I have nearly done. I am very grateful to the House for the patience it has extended to me on one of the very rare occasions that I have the good fortune to catch your eye, Mr. Deputy-Speaker, or anybody's else's eye. Having said what I have about the Government, I do not think I shall be charged with disloyalty if I state where I believe certain obvious and remediable imperfections still exist. Even now, after the last shaking of the sieve, certain Ministers are so palpably unequal to their job that I can only conclude that the Prime Minister has some excellent but entirely hidden motives for keeping them there. Perhaps some of them are too stout to slip through the meshes.
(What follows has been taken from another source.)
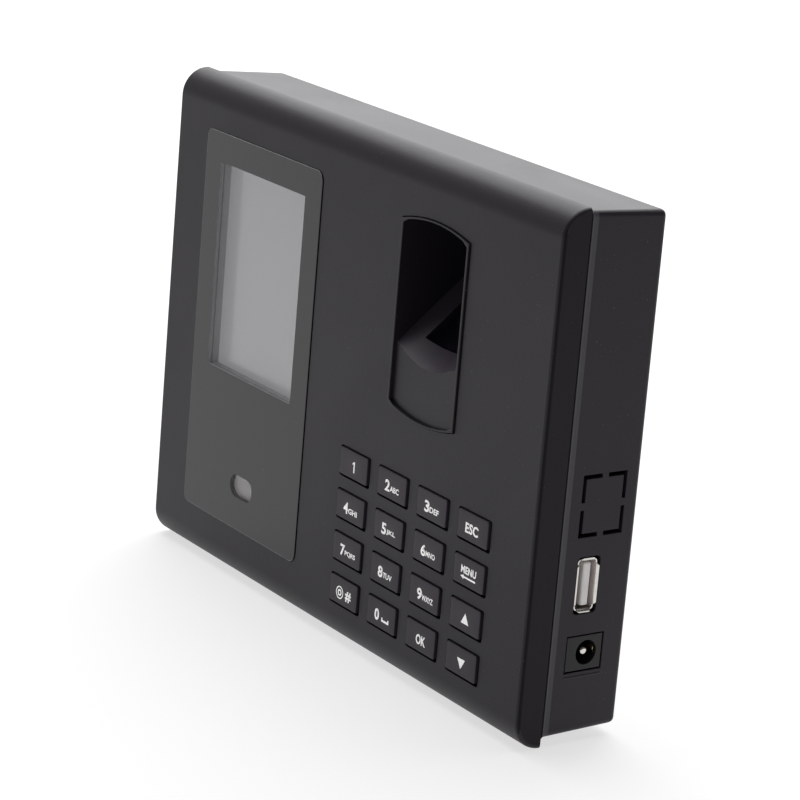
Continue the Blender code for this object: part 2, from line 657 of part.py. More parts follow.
def make_scanner_module():
    """Prism with the window on top, the box that holds it, and the camera and its board below."""
    stop = APERTURE_START + APERTURE_LENGTH
    prism = ramp_box("scanner_prism", APERTURE_WIDTH - 2 * GAP, (APERTURE_START + GAP, stop - GAP),
                     (PRISM_TOP, PRISM_BOTTOM), PRISM_GLASS)
    for vertex in prism.data.vertices:
        if vertex.co.z < 0:
            vertex.co.y *= 0.72
    box_top = RAMP_WALL + GAP
    box = ramp_box("scanner_housing", APERTURE_WIDTH + 3.0, (APERTURE_START - 1.4, stop + 1.3),
                   (box_top, PRISM_BOTTOM + 1.9), PLASTIC_BLACK)
    pocket = ramp_box("prism_pocket", APERTURE_WIDTH, (APERTURE_START, stop), (box_top - 2, PRISM_BOTTOM + GAP))
    middle = (APERTURE_START + stop) / 2
    sight = on_ramp(rod("camera_sight", (0, 0, -6), 12, 4.2, "Z"), middle, PRISM_BOTTOM + 1)
    cut(box, pocket, sight)
    on_ramp(rod("scanner_camera", (0, 0, -0.75), 1.5, 3.6, "Z", PLASTIC_BLACK), middle, PRISM_BOTTOM + 1.15)
    ramp_box("scanner_board", APERTURE_WIDTH + 2, (APERTURE_START - 1, stop - 4),
             (PRISM_BOTTOM + 2.2, PRISM_BOTTOM + 3.4), BOARD_GREEN)


# ---------------------------------------------------------------- boards and what is on them

def board_block(name, rectangle, front, back, material):
    """A box that stands on a board: (left, bottom, right, top), and its front and back depth."""
    left, bottom, right, top = rectangle
    return block(name, (left, FRONT + front, bottom), (right, FRONT + back, top), material)


def make_boards():
    """Front board behind the keypad, main board behind it, and the header that links them."""
    outline = [(-64, 6), (79.4, 6), (79.4, 62), (-16, 62), (-16, 46), (-64, 46)]
    front_board = plate("front_board", [outline], "Y", FRONT + FRONT_BOARD_DEPTH,
                        FRONT + FRONT_BOARD_DEPTH + BOARD_THICK, BOARD_GREEN)
    holes = gather([rod(f"front_board_hole_{right}", (right, FRONT + 5, up), 6, 1.6, segments=16)
                    for right, up in FRONT_BOARD_SCREWS])
    cut(front_board, holes)
    main_board = board_block("main_board", MAIN_BOARD, MAIN_BOARD_DEPTH, MAIN_BOARD_BACK, BOARD_GREEN)
    holes = gather([rod(f"main_board_hole_{right}", (right, FRONT + 10, up), 6, 1.6, segments=16)
                    for right, up in MAIN_BOARD_SCREWS])
    cut(main_board, holes)
    board_block("board_link", (30, 55, 50, 60), FRONT_BOARD_DEPTH + BOARD_THICK + GAP,
                MAIN_BOARD_DEPTH - GAP, PLASTIC_BLACK)
    header = board_block("wire_header", (8, 38, 24, 46), MAIN_BOARD_BACK + GAP, 22.5, PLASTIC_WHITE)
    mouth = board_block("header_mouth", (9, 39, 23, 45), 15.5, 24, None)
    cut(header, mouth)


def make_battery():
    """Coin cell that keeps the clock, in a round holder on the main board."""
    right, up = BATTERY_CENTRE
    front = FRONT + MAIN_BOARD_BACK + GAP
    holder = rod("battery_holder", (right, front, up), 4.2, BATTERY_RADIUS + 1.8, "Y", PLASTIC_BLACK,
                 segments=48)
    pocket = rod("battery_pocket", (right, front + 0.8, up), 8, BATTERY_RADIUS + GAP + 0.1, segments=48)
    cut(holder, pocket)
    rod("clock_battery", (right, front + 1.1, up), 3.2, BATTERY_RADIUS, "Y", NICKEL, segments=48)


def make_speaker():
    """Small round speaker behind the sound holes: a frame with a magnet."""
    right, up = SPEAKER_CENTRE
    back = BACK - WALL - GAP
    speaker = rod("speaker", (right, back - 3.6, up), 3.6, 13.0, "Y", PLASTIC_BLACK, segments=48)
    magnet = rod("speaker_magnet", (right, back - 6.4, up), 3.4, 6.5, segments=32)
    dish = rod("speaker_dish", (right, back - 1.4, up), 3.0, 9.0, end_radius=13.5, segments=48)
    join(speaker, magnet)
    cut(speaker, dish)


# ---------------------------------------------------------------- inlets

def make_usb_inlet():
    """Host socket: a bent steel shell, a plastic tongue, and four flat contacts in front of it."""
    mouth = side_at(USB_SHELL[1]) - USB_SUNK
    inner_end = mouth - INLET_LENGTH
    height, front, back = USB_SHELL
    outer = (FRONT + front, USB_HEIGHT - height / 2, FRONT + back, USB_HEIGHT + height / 2)
    shell = plate("usb_shell", [rounded(outer, 0.9, 3)], "X", inner_end, mouth, STEEL)
    bore = plate("usb_bore", [rounded(grown(outer, -USB_SHEET), 0.5, 3)], "X", inner_end + 0.6, mouth + 2)
    cut(shell, bore)
    tongue_front = FRONT + front + 2.1
    block("usb_tongue", (inner_end + 0.9, tongue_front, USB_HEIGHT - 5.6),
          (mouth - 1.0, tongue_front + 1.85, USB_HEIGHT + 5.6), PLASTIC_WHITE)
    for number, offset in enumerate((3.5, 1.0, -1.0, -3.5), start=1):
        up = USB_HEIGHT + offset
        block(f"usb_contact_{number}", (inner_end + 1.5, tongue_front - GAP - 0.25, up - 0.5),
              (mouth - 1.6, tongue_front - GAP, up + 0.5), BRASS)


def make_dc_jack():
    """Power inlet: a square moulded body, its centre pin, and the spring that touches the plug's sleeve."""
    mouth = side_at(JACK_BORE_DEPTH) - JACK_SUNK
    inner_end = mouth - INLET_LENGTH
    depth = FRONT + JACK_BORE_DEPTH
    body = block("dc_jack_body", (inner_end, FRONT + JACK_DEPTHS[0], JACK_HEIGHT - JACK_WIDTH / 2),
                 (mouth, FRONT + JACK_DEPTHS[1], JACK_HEIGHT + JACK_WIDTH / 2), PLASTIC_BLACK)
    half_depth = (JACK_DEPTHS[1] - JACK_DEPTHS[0]) / 2 * MM
    tilt = SIDE_DRAFT / (HOUSING_DEPTH - SEAM_GAP)
    for vertex in body.data.vertices:
        if vertex.co.x > 0:
            vertex.co.x -= math.copysign(half_depth, vertex.co.y) * tilt
    bore = rod("jack_bore", (mouth - 9.5, depth, JACK_HEIGHT), 12, JACK_BORE, "X")
    slot = block("jack_spring_slot", (mouth - 8.5, depth + 2, JACK_HEIGHT - 1.3),
                 (mouth - 1.5, FRONT + JACK_DEPTHS[1] - 0.7, JACK_HEIGHT + 1.3))
    cut(body, bore, slot)
    tip = mouth - JACK_PIN_SUNK
    pin = rod("dc_jack_pin", (tip - JACK_PIN_LENGTH, depth, JACK_HEIGHT), JACK_PIN_LENGTH, JACK_PIN_RADIUS, "X",
              NICKEL, segments=24)
    round_edges(pin, 0.6, 4, lambda a, b: near(a.x, tip) and near(b.x, tip))
    leaf = [(mouth - 8.2, depth + 3.3), (mouth - 5.0, depth + 2.5), (mouth - 1.8, depth + 3.3)]
    strip = [(across, back) for across, back in leaf]
    strip += [(across, back + 0.35) for across, back in reversed(leaf)]
    plate("dc_jack_spring", [strip], "Z", JACK_HEIGHT - 1.0, JACK_HEIGHT + 1.0, BRASS)


# ---------------------------------------------------------------- screws

def make_screw(name, place_at, head_depth, head_height, shank_length, head_radius):
    """A pan-head screw that points to the front, with a cross cut into its head."""
    right, up = place_at
    seat = FRONT + head_depth
    screw = rod(name, (right, seat, up), head_height, head_radius, "Y", STEEL, end_radius=head_radius * 0.86,
                segments=20)
    shank = rod(f"{name}_shank", (right, seat - shank_length, up), shank_length + head_height / 2,
                SCREW_SHANK - 0.2, segments=12)
    blades = [block(f"{name}_blade", (right - width, seat + head_height * 0.45, up - height),
                    (right + width, seat + head_height + 1, up + height))
              for width, height in ((head_radius * 0.55, 0.3), (0.3, head_radius * 0.55))]
    join(screw, shank)
    cut(screw, *blades)


def make_screws():
    """Four through the case from the back, four on each board."""
    for number, spot in enumerate(CASE_SCREWS, start=1):
        make_screw(f"case_screw_{number}", spot, CASE_SEAT_DEPTH + GAP, 2.0, 8.0, 2.3)
    for number, spot in enumerate(FRONT_BOARD_SCREWS, start=1):
        make_screw(f"front_board_screw_{number}", spot, FRONT_BOARD_DEPTH + BOARD_THICK + GAP, 1.5, 5.0, 2.0)


def make_main_board_screws():
    """These four point to the back, into the housing's posts, so each is turned round."""
    for number, (right, up) in enumerate(MAIN_BOARD_SCREWS, start=1):
        name = f"main_board_screw_{number}"
        seat = FRONT + MAIN_BOARD_DEPTH - GAP
        screw = rod(name, (right, seat - 1.5, up), 1.5, 1.7, "Y", STEEL, end_radius=2.0, segments=20)
        shank = rod(f"{name}_shank", (right, seat - 0.7, up), 6.5, SCREW_SHANK - 0.2, segments=12)
        blades = [block(f"{name}_blade", (right - width, seat - 3, up - height),
                        (right + width, seat - 0.7, up + height)) for width, height in ((1.1, 0.3), (0.3, 1.1))]
        join(screw, shank)
        cut(screw, *blades)


make_front_cover()
make_rear_housing()
make_display()
make_status_light()
make_keys()
make_keypad_mat()
make_scanner_surround()
make_scanner_module()
make_boards()
make_battery()
make_speaker()
make_usb_inlet()
make_dc_jack()
make_screws()
make_main_board_screws()
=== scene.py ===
import math

import bmesh
import bpy
from mathutils import Matrix, Vector


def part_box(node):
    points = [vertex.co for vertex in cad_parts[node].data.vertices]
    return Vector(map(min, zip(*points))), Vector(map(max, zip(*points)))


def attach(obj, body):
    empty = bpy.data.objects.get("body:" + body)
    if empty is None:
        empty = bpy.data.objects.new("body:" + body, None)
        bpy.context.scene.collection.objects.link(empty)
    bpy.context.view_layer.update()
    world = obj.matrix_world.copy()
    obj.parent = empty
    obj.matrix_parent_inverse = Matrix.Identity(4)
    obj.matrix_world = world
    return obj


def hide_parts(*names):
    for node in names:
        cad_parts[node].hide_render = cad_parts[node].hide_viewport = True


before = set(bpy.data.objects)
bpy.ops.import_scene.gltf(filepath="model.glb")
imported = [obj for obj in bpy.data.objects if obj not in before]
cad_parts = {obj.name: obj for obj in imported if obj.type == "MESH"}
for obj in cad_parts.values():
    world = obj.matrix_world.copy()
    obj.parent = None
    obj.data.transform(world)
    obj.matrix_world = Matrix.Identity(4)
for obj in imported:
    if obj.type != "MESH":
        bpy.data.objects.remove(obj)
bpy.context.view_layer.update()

# ------------------------------------------------------------------ front cover
# One injection moulding in black ABS, with a fine spark-eroded texture that leaves it matt.
# Its long edges are rounded over the whole depth, its ends nearly square, and the openings
# for the lens, the light, the keys and the scanner are moulded in. Screws pull it to the housing.

MM = 0.001
ABS_BLACK = (0.0150, 0.0118, 0.0166)
ABS_ROUGHNESS = 0.47
ABS_SHINE = 0.26
SPARK_TEXTURE = 0.035 * MM
COVER_EDGE = 0.16 * MM
COVER_END = 1.0 * MM
HAIR = 0.01 * MM
TERMINAL = "terminal"


class Signal:
    """A value inside a material. Arithmetic on it adds Math nodes."""

    def __init__(self, socket):
        self.socket = socket

    def work_out(self, operation, *values):
        tree = self.socket.id_data
        maths = tree.nodes.new("ShaderNodeMath")
        maths.operation = operation
        for place, value in zip(maths.inputs, values):
            if isinstance(value, Signal):
                tree.links.new(value.socket, place)
            else:
                place.default_value = value
        return Signal(maths.outputs[0])

    def __add__(self, other):
        return self.work_out("ADD", self, other)

    __radd__ = __add__

    def __sub__(self, other):
        return self.work_out("SUBTRACT", self, other)

    def __rsub__(self, other):
        return self.work_out("SUBTRACT", other, self)

    def __mul__(self, other):
        return self.work_out("MULTIPLY", self, other)

    __rmul__ = __mul__

    def __abs__(self):
        return self.work_out("ABSOLUTE", self)


class Finish:
    """A material with one Principled shader. Plain values stay on the shader's own sockets."""

    def __init__(self, name, **fixed):
        self.material = bpy.data.materials.new(name)
        self.material.use_nodes = True
        self.tree = self.material.node_tree
        self.shader = self.tree.nodes["Principled BSDF"]
        for socket, value in fixed.items():
            self.shader.inputs[socket.replace("_", " ")].default_value = value

    def node(self, kind, settings=None, sockets=None, output=0):
        """Any node: its settings are made first, then the values or links of its sockets."""
        made = self.tree.nodes.new("ShaderNode" + kind)
        for name, value in (settings or {}).items():
            setattr(made, name, value)
        for name, value in (sockets or {}).items():
            if isinstance(value, Signal):
                self.tree.links.new(value.socket, made.inputs[name])
            else:
                made.inputs[name].default_value = value
        return Signal(made.outputs[output])

    def place(self):
        return self.node("TexCoord", output="Object")

    def noise(self, place, scale, detail=2.0, distortion=0.0, roughness=0.5):
        return self.node("TexNoise", {"noise_dimensions": "3D"}, {
            "Vector": place, "Scale": scale, "Detail": detail, "Roughness": roughness,
            "Distortion": distortion})

    def step(self, value, low, high):
        """0 below low and 1 above high, with a soft step between them."""
        return self.node("MapRange", {"interpolation_type": "SMOOTHSTEP"},
                         {"Value": value, "From Min": low, "From Max": high})

    def mix(self, share, first, second):
        """A colour between two colours."""
        colours = [c if isinstance(c, Signal) else (*c, 1.0) for c in (first, second)]
        return self.node("Mix", {"data_type": "RGBA"}, {0: share, 6: colours[0], 7: colours[1]},
                         output=2)

    def axes(self, place):
        split = self.node("SeparateXYZ", sockets={"Vector": place}).socket.node
        return [Signal(socket) for socket in split.outputs]

    def feed(self, socket, value):
        self.tree.links.new(value.socket, self.shader.inputs[socket])

    def bump(self, height, depth, strength=1.0):
        self.feed("Normal", self.node("Bump", sockets={"Height": height, "Distance": depth,
                                                       "Strength": strength}))


def shade(colour, factor):
    return tuple(channel * factor for channel in colour)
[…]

Another point which must be laboured because we have to see this wrong righted before hostilities are over—this applies particularly to the Joint Under-Secretary of State for War (Sir E. Grigg)—is that he and his colleagues would ensure far happier services to-day and a healthier nation to-morrow if the War Office would boldly reduce the rewards that certain trade unionists now enjoy and would increase the pay and allowances of the private soldier, the able-bodied seaman and the junior officer in the Services.—[Interruption.]—I hope that the hon. Communist Member for West Fife (Mr. Gallacher) will hold his peace for a moment. I wish he would emulate me in having to preserve silence for long periods. What has been done lately merely scratches the surface of a grave social problem. I do not see why we should be expected to acquiesce in the repetition of what was admittedly a cardinal mistake made in the last war and about which we were promised it would never recur. When this war is over many unskilled workers in industry may have saved a small fortune.